Go through the records underneath and write each one out again exactly.

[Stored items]
# # # #

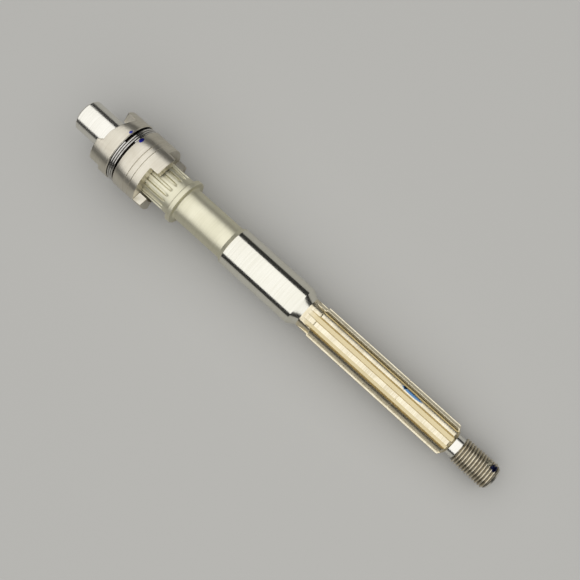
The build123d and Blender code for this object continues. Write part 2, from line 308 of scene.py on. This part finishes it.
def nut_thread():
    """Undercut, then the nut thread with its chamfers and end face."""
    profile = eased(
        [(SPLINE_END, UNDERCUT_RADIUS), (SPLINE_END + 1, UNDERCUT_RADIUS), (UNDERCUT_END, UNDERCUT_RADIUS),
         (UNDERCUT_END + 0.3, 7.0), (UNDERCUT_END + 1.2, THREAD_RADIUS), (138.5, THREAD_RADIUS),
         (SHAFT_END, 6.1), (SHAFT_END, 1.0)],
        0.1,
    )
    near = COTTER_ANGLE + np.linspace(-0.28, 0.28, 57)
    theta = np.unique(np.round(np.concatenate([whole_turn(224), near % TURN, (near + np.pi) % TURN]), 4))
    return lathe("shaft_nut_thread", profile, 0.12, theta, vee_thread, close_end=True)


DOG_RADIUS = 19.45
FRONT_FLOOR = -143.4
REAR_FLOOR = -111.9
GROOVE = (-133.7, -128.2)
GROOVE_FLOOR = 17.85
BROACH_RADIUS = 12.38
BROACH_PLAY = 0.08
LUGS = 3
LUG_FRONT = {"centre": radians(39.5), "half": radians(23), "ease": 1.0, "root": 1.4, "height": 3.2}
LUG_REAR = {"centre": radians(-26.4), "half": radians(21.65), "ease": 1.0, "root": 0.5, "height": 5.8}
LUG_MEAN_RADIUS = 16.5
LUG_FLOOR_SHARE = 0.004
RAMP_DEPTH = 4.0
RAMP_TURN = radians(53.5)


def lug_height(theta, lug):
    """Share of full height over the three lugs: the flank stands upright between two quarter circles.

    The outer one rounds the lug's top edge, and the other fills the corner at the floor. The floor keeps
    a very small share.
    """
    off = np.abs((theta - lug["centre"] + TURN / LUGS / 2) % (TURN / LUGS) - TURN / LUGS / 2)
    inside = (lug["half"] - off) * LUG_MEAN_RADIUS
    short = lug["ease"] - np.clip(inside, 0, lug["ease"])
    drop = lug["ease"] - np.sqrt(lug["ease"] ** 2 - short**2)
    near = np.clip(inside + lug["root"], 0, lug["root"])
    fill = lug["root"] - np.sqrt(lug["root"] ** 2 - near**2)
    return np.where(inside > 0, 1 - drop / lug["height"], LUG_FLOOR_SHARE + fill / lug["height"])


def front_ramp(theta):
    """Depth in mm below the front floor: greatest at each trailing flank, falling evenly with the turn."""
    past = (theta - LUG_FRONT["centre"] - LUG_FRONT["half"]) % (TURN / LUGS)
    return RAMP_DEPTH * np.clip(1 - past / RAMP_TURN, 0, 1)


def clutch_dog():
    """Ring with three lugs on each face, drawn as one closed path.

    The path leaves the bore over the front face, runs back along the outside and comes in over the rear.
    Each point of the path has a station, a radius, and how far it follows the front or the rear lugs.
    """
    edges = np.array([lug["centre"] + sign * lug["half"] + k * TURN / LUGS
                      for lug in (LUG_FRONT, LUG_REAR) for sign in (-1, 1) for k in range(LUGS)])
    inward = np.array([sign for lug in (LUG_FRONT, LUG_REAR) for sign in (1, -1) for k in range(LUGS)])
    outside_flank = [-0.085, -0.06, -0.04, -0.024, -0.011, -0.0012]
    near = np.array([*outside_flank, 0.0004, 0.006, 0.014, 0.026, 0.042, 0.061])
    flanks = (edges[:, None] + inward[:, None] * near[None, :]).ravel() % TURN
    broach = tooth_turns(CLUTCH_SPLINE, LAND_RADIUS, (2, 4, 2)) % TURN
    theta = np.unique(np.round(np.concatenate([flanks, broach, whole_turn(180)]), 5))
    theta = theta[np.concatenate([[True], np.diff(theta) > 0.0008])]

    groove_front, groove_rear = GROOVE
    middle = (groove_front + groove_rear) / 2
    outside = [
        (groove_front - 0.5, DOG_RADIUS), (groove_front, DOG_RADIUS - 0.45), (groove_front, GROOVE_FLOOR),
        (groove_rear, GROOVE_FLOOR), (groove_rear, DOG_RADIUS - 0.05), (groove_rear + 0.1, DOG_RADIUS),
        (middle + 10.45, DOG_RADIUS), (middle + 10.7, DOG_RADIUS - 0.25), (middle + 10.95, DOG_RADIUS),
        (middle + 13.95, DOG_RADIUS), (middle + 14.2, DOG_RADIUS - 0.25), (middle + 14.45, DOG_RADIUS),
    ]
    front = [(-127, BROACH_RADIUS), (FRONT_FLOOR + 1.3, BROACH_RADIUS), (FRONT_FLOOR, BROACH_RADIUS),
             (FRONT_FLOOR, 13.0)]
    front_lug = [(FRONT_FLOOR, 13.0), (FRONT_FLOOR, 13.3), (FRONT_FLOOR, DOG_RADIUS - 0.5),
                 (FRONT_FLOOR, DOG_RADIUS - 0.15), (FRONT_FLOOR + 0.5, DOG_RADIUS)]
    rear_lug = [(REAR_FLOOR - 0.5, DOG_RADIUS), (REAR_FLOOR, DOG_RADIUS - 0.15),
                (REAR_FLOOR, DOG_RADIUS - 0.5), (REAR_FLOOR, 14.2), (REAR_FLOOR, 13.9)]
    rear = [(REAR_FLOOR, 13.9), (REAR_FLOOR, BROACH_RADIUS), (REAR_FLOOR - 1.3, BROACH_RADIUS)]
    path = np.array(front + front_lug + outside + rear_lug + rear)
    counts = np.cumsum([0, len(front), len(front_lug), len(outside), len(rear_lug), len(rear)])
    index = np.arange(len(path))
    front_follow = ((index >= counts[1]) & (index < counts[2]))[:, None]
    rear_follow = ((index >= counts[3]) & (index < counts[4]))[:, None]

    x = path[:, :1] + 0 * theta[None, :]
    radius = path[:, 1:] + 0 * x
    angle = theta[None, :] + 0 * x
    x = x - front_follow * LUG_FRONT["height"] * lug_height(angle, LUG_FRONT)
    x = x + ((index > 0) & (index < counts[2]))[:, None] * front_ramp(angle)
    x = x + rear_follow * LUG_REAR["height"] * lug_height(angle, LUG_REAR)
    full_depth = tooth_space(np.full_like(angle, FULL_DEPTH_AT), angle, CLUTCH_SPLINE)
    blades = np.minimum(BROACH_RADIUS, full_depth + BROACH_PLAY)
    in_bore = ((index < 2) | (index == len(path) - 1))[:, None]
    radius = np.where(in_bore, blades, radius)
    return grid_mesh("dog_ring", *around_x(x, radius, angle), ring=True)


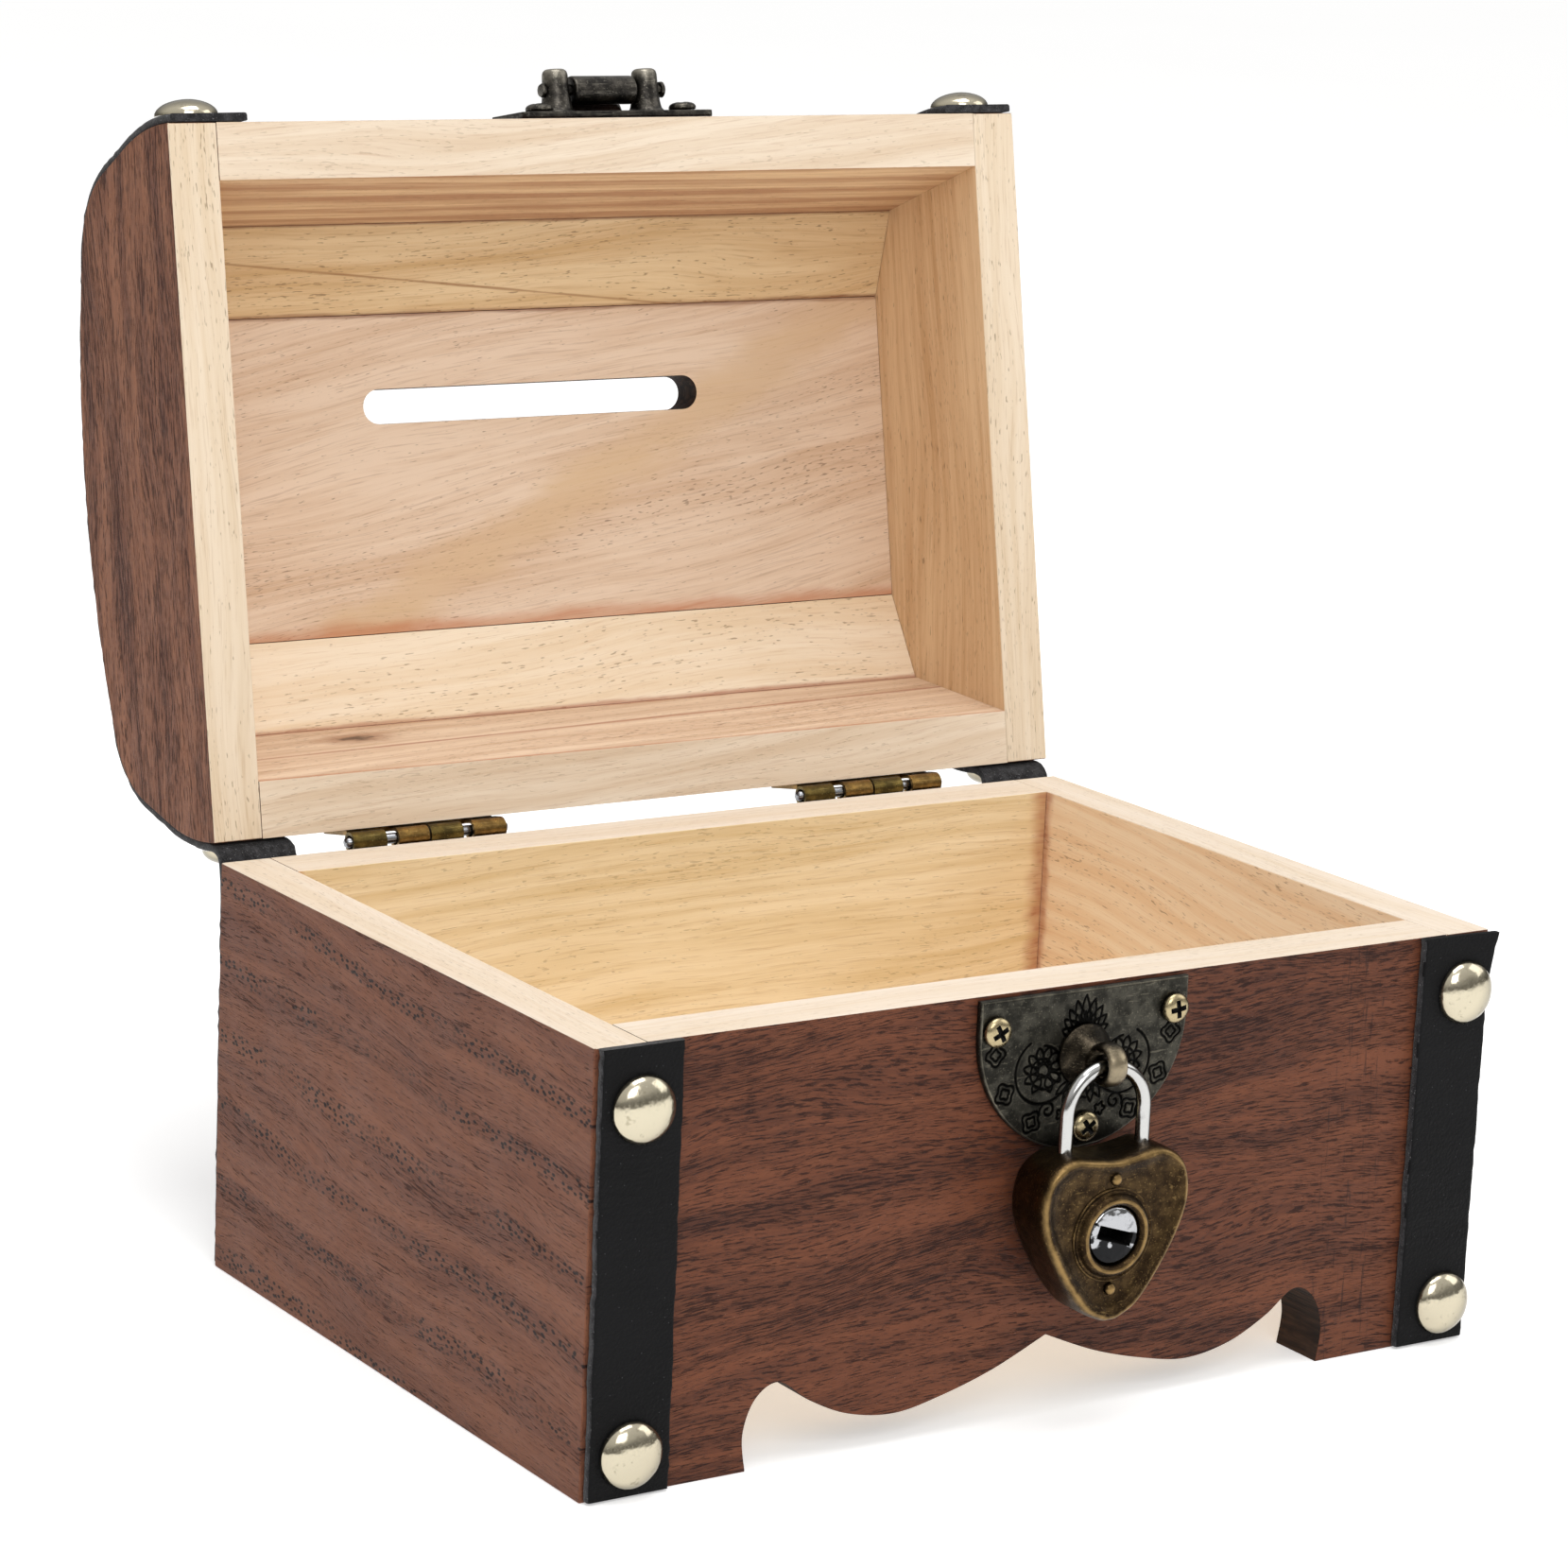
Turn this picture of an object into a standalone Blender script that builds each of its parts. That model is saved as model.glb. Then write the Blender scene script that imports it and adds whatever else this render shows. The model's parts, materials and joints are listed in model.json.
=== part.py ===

# # # #

# Solution
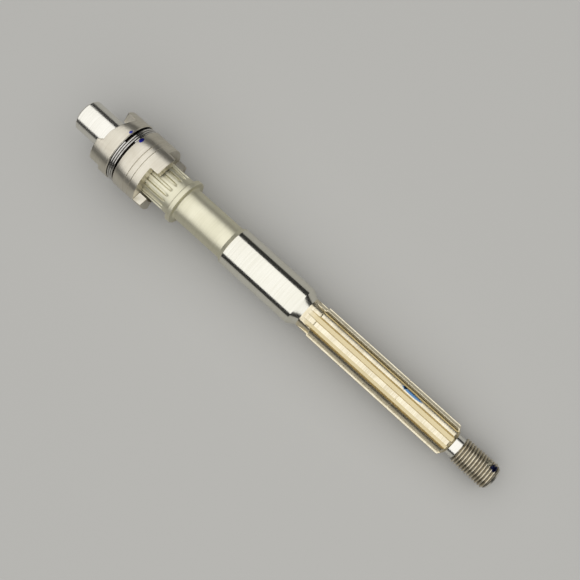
The build123d and Blender code for this object continues. Write part 2, from line 308 of scene.py on. This part finishes it.
def nut_thread():
    """Undercut, then the nut thread with its chamfers and end face."""
    profile = eased(
        [(SPLINE_END, UNDERCUT_RADIUS), (SPLINE_END + 1, UNDERCUT_RADIUS), (UNDERCUT_END, UNDERCUT_RADIUS),
         (UNDERCUT_END + 0.3, 7.0), (UNDERCUT_END + 1.2, THREAD_RADIUS), (138.5, THREAD_RADIUS),
         (SHAFT_END, 6.1), (SHAFT_END, 1.0)],
        0.1,
    )
    near = COTTER_ANGLE + np.linspace(-0.28, 0.28, 57)
    theta = np.unique(np.round(np.concatenate([whole_turn(224), near % TURN, (near + np.pi) % TURN]), 4))
    return lathe("shaft_nut_thread", profile, 0.12, theta, vee_thread, close_end=True)


DOG_RADIUS = 19.45
FRONT_FLOOR = -143.4
REAR_FLOOR = -111.9
GROOVE = (-133.7, -128.2)
GROOVE_FLOOR = 17.85
BROACH_RADIUS = 12.38
BROACH_PLAY = 0.08
LUGS = 3
LUG_FRONT = {"centre": radians(39.5), "half": radians(23), "ease": 1.0, "root": 1.4, "height": 3.2}
LUG_REAR = {"centre": radians(-26.4), "half": radians(21.65), "ease": 1.0, "root": 0.5, "height": 5.8}
LUG_MEAN_RADIUS = 16.5
LUG_FLOOR_SHARE = 0.004
RAMP_DEPTH = 4.0
RAMP_TURN = radians(53.5)


def lug_height(theta, lug):
    """Share of full height over the three lugs: the flank stands upright between two quarter circles.

    The outer one rounds the lug's top edge, and the other fills the corner at the floor. The floor keeps
    a very small share.
    """
    off = np.abs((theta - lug["centre"] + TURN / LUGS / 2) % (TURN / LUGS) - TURN / LUGS / 2)
    inside = (lug["half"] - off) * LUG_MEAN_RADIUS
    short = lug["ease"] - np.clip(inside, 0, lug["ease"])
    drop = lug["ease"] - np.sqrt(lug["ease"] ** 2 - short**2)
    near = np.clip(inside + lug["root"], 0, lug["root"])
    fill = lug["root"] - np.sqrt(lug["root"] ** 2 - near**2)
    return np.where(inside > 0, 1 - drop / lug["height"], LUG_FLOOR_SHARE + fill / lug["height"])


def front_ramp(theta):
    """Depth in mm below the front floor: greatest at each trailing flank, falling evenly with the turn."""
    past = (theta - LUG_FRONT["centre"] - LUG_FRONT["half"]) % (TURN / LUGS)
    return RAMP_DEPTH * np.clip(1 - past / RAMP_TURN, 0, 1)


def clutch_dog():
    """Ring with three lugs on each face, drawn as one closed path.

    The path leaves the bore over the front face, runs back along the outside and comes in over the rear.
    Each point of the path has a station, a radius, and how far it follows the front or the rear lugs.
    """
    edges = np.array([lug["centre"] + sign * lug["half"] + k * TURN / LUGS
                      for lug in (LUG_FRONT, LUG_REAR) for sign in (-1, 1) for k in range(LUGS)])
    inward = np.array([sign for lug in (LUG_FRONT, LUG_REAR) for sign in (1, -1) for k in range(LUGS)])
    outside_flank = [-0.085, -0.06, -0.04, -0.024, -0.011, -0.0012]
    near = np.array([*outside_flank, 0.0004, 0.006, 0.014, 0.026, 0.042, 0.061])
    flanks = (edges[:, None] + inward[:, None] * near[None, :]).ravel() % TURN
    broach = tooth_turns(CLUTCH_SPLINE, LAND_RADIUS, (2, 4, 2)) % TURN
    theta = np.unique(np.round(np.concatenate([flanks, broach, whole_turn(180)]), 5))
    theta = theta[np.concatenate([[True], np.diff(theta) > 0.0008])]

    groove_front, groove_rear = GROOVE
    middle = (groove_front + groove_rear) / 2
    outside = [
        (groove_front - 0.5, DOG_RADIUS), (groove_front, DOG_RADIUS - 0.45), (groove_front, GROOVE_FLOOR),
        (groove_rear, GROOVE_FLOOR), (groove_rear, DOG_RADIUS - 0.05), (groove_rear + 0.1, DOG_RADIUS),
        (middle + 10.45, DOG_RADIUS), (middle + 10.7, DOG_RADIUS - 0.25), (middle + 10.95, DOG_RADIUS),
        (middle + 13.95, DOG_RADIUS), (middle + 14.2, DOG_RADIUS - 0.25), (middle + 14.45, DOG_RADIUS),
    ]
    front = [(-127, BROACH_RADIUS), (FRONT_FLOOR + 1.3, BROACH_RADIUS), (FRONT_FLOOR, BROACH_RADIUS),
             (FRONT_FLOOR, 13.0)]
    front_lug = [(FRONT_FLOOR, 13.0), (FRONT_FLOOR, 13.3), (FRONT_FLOOR, DOG_RADIUS - 0.5),
                 (FRONT_FLOOR, DOG_RADIUS - 0.15), (FRONT_FLOOR + 0.5, DOG_RADIUS)]
    rear_lug = [(REAR_FLOOR - 0.5, DOG_RADIUS), (REAR_FLOOR, DOG_RADIUS - 0.15),
                (REAR_FLOOR, DOG_RADIUS - 0.5), (REAR_FLOOR, 14.2), (REAR_FLOOR, 13.9)]
    rear = [(REAR_FLOOR, 13.9), (REAR_FLOOR, BROACH_RADIUS), (REAR_FLOOR - 1.3, BROACH_RADIUS)]
    path = np.array(front + front_lug + outside + rear_lug + rear)
    counts = np.cumsum([0, len(front), len(front_lug), len(outside), len(rear_lug), len(rear)])
    index = np.arange(len(path))
    front_follow = ((index >= counts[1]) & (index < counts[2]))[:, None]
    rear_follow = ((index >= counts[3]) & (index < counts[4]))[:, None]

    x = path[:, :1] + 0 * theta[None, :]
    radius = path[:, 1:] + 0 * x
    angle = theta[None, :] + 0 * x
    x = x - front_follow * LUG_FRONT["height"] * lug_height(angle, LUG_FRONT)
    x = x + ((index > 0) & (index < counts[2]))[:, None] * front_ramp(angle)
    x = x + rear_follow * LUG_REAR["height"] * lug_height(angle, LUG_REAR)
    full_depth = tooth_space(np.full_like(angle, FULL_DEPTH_AT), angle, CLUTCH_SPLINE)
    blades = np.minimum(BROACH_RADIUS, full_depth + BROACH_PLAY)
    in_bore = ((index < 2) | (index == len(path) - 1))[:, None]
    radius = np.where(in_bore, blades, radius)
    return grid_mesh("dog_ring", *around_x(x, radius, angle), ring=True)


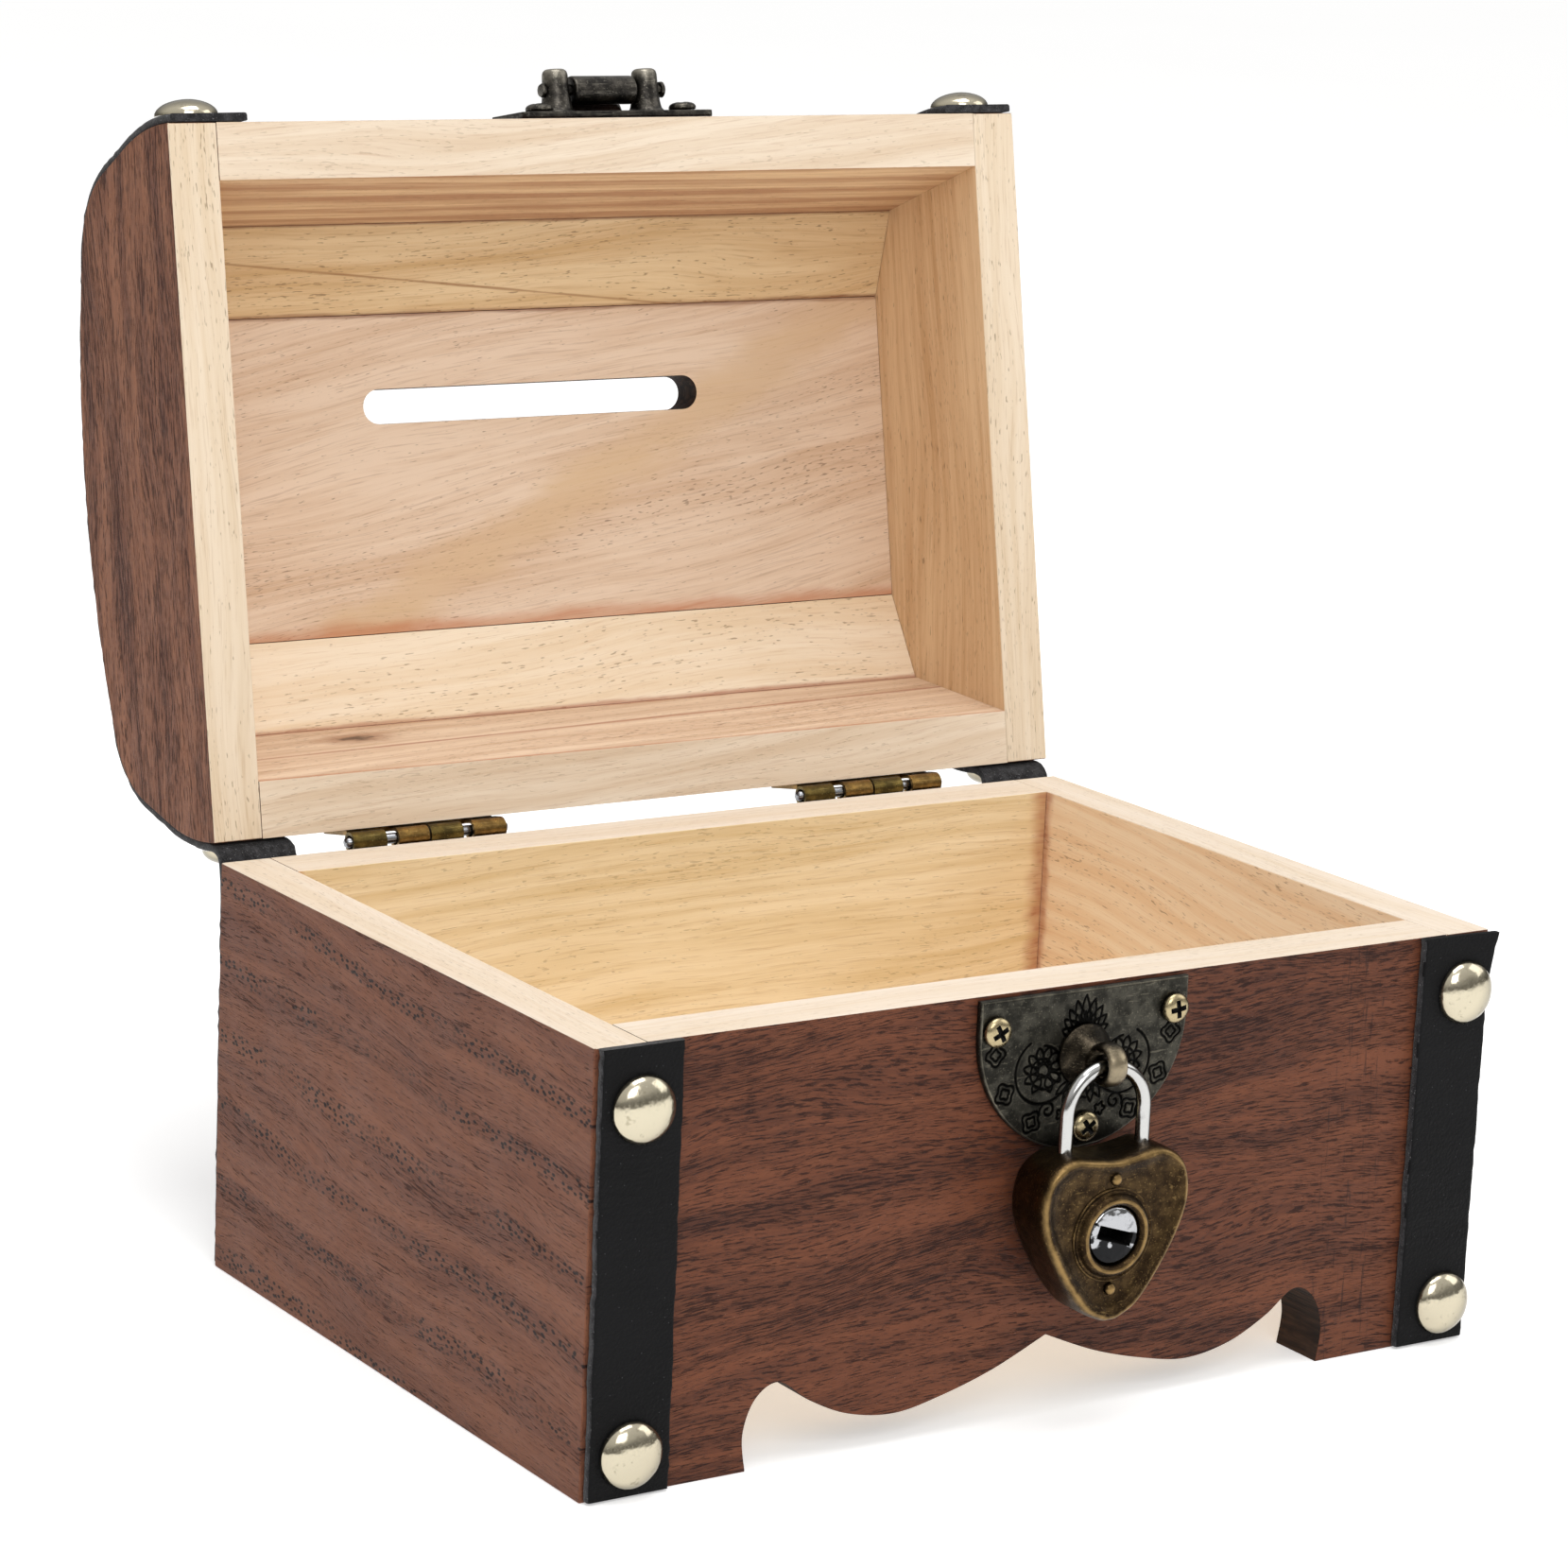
Turn this picture of an object into a standalone Blender script that builds each of its parts. That model is saved as model.glb. Then write the Blender scene script that imports it and adds whatever else this render shows. The model's parts, materials and joints are listed in model.json.
=== part.py ===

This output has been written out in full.